##### RECORDS FOR THE TASK
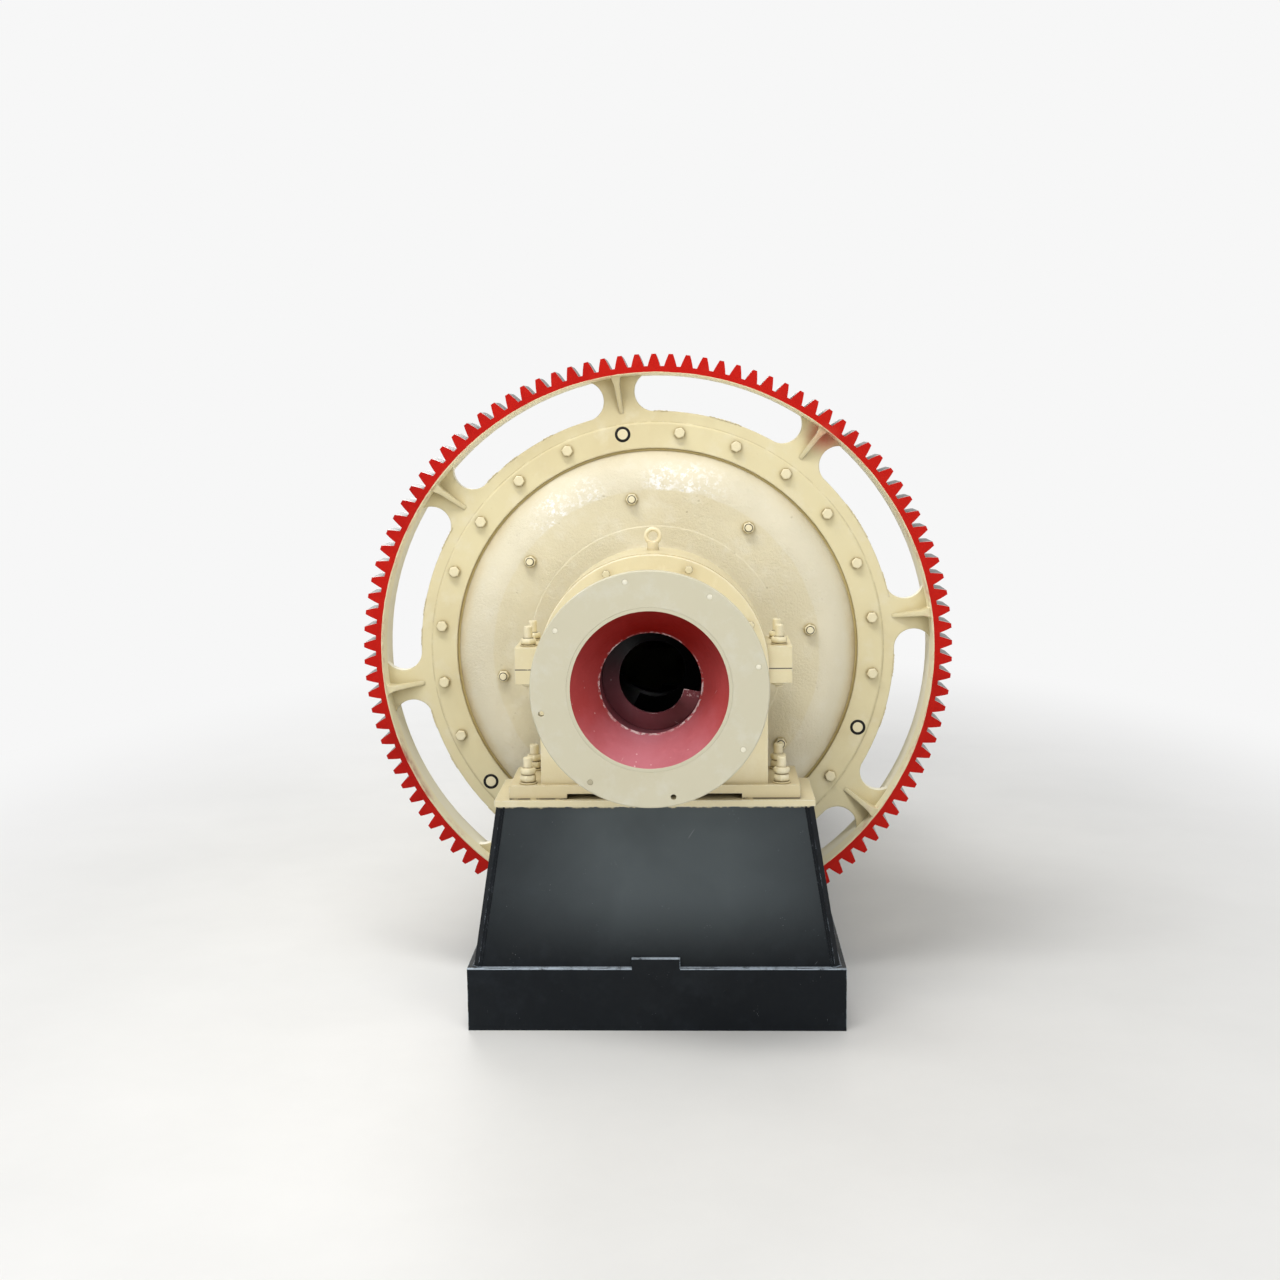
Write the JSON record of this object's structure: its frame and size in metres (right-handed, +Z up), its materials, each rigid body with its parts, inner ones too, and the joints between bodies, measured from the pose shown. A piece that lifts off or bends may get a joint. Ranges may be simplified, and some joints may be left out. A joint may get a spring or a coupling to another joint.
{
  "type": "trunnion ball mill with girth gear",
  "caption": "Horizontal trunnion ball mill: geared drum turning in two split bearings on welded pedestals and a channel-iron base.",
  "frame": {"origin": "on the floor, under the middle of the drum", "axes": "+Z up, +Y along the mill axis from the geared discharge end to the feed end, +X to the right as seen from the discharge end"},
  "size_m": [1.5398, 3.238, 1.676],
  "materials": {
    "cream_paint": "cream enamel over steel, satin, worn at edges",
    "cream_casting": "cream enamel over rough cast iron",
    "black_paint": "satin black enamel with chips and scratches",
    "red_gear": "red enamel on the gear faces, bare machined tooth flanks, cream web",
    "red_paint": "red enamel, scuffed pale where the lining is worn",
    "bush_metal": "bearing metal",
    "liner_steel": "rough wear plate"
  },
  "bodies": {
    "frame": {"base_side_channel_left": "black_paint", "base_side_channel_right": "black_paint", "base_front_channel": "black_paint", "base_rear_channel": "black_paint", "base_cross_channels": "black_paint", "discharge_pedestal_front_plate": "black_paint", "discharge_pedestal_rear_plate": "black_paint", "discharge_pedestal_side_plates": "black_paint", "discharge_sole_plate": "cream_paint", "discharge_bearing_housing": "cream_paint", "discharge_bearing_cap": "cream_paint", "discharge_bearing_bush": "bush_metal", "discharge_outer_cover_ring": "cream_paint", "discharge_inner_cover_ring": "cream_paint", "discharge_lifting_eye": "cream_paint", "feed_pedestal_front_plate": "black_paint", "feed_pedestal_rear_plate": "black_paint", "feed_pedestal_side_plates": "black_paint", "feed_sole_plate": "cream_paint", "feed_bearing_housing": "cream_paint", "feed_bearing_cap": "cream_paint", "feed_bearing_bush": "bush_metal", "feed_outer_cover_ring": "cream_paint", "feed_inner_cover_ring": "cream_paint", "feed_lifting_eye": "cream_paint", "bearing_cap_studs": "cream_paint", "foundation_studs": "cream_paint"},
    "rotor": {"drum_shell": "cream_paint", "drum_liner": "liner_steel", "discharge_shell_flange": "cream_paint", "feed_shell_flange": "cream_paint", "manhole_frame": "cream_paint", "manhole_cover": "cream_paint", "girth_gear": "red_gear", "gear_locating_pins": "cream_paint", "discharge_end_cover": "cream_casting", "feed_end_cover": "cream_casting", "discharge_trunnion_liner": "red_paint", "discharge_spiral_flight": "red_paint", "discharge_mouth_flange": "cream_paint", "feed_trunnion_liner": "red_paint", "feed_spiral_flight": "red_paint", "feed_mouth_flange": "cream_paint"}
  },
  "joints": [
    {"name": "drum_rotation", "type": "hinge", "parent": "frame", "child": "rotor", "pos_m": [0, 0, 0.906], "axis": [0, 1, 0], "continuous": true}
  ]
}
##########
##### RECORDS FOR THE TASK
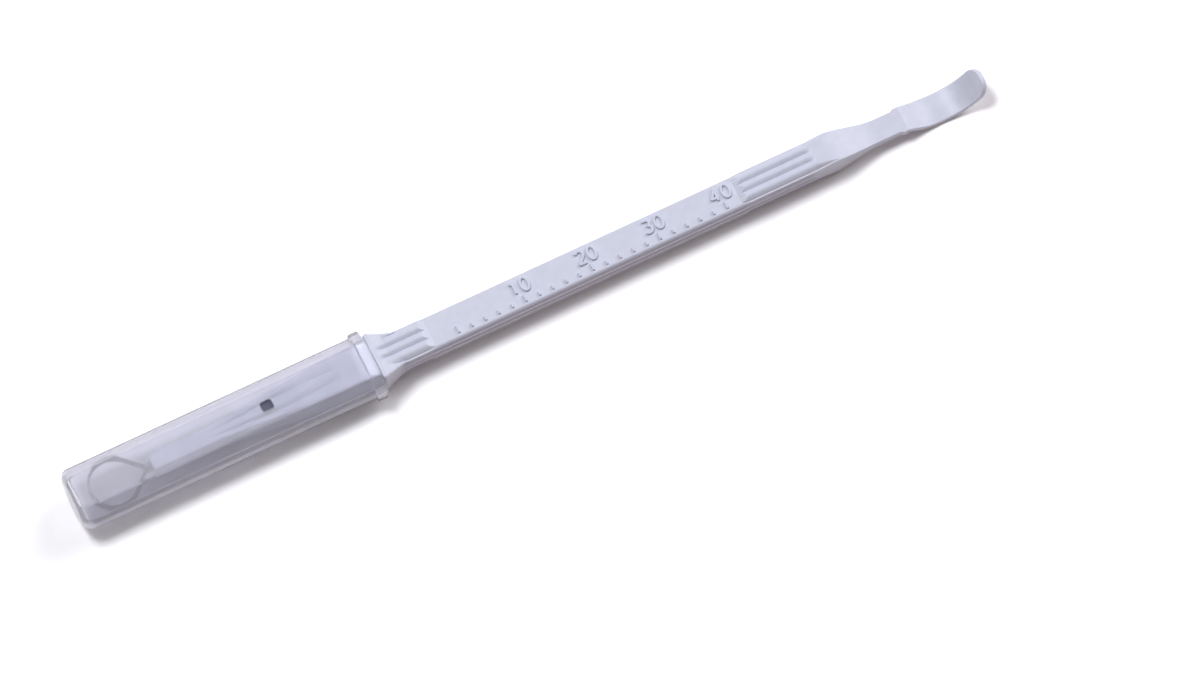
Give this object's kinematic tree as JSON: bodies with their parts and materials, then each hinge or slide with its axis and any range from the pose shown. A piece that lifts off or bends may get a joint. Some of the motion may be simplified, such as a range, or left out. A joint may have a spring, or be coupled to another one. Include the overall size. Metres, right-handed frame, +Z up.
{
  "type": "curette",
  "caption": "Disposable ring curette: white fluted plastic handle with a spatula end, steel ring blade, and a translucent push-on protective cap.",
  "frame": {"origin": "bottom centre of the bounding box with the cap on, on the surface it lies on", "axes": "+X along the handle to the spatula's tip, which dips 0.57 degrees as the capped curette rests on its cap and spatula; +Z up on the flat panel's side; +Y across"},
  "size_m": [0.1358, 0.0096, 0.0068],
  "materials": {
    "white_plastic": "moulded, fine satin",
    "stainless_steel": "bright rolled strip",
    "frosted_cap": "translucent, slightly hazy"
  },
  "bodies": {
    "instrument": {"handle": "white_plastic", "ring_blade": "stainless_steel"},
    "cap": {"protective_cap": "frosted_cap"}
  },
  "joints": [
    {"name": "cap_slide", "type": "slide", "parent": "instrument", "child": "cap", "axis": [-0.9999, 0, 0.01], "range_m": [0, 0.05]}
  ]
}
##########
### WHAT TO PRODUCE
Report how many lines of the entries hold the string "slide". Provide the number alone.

### RESULT OF THIS EXERCISE
2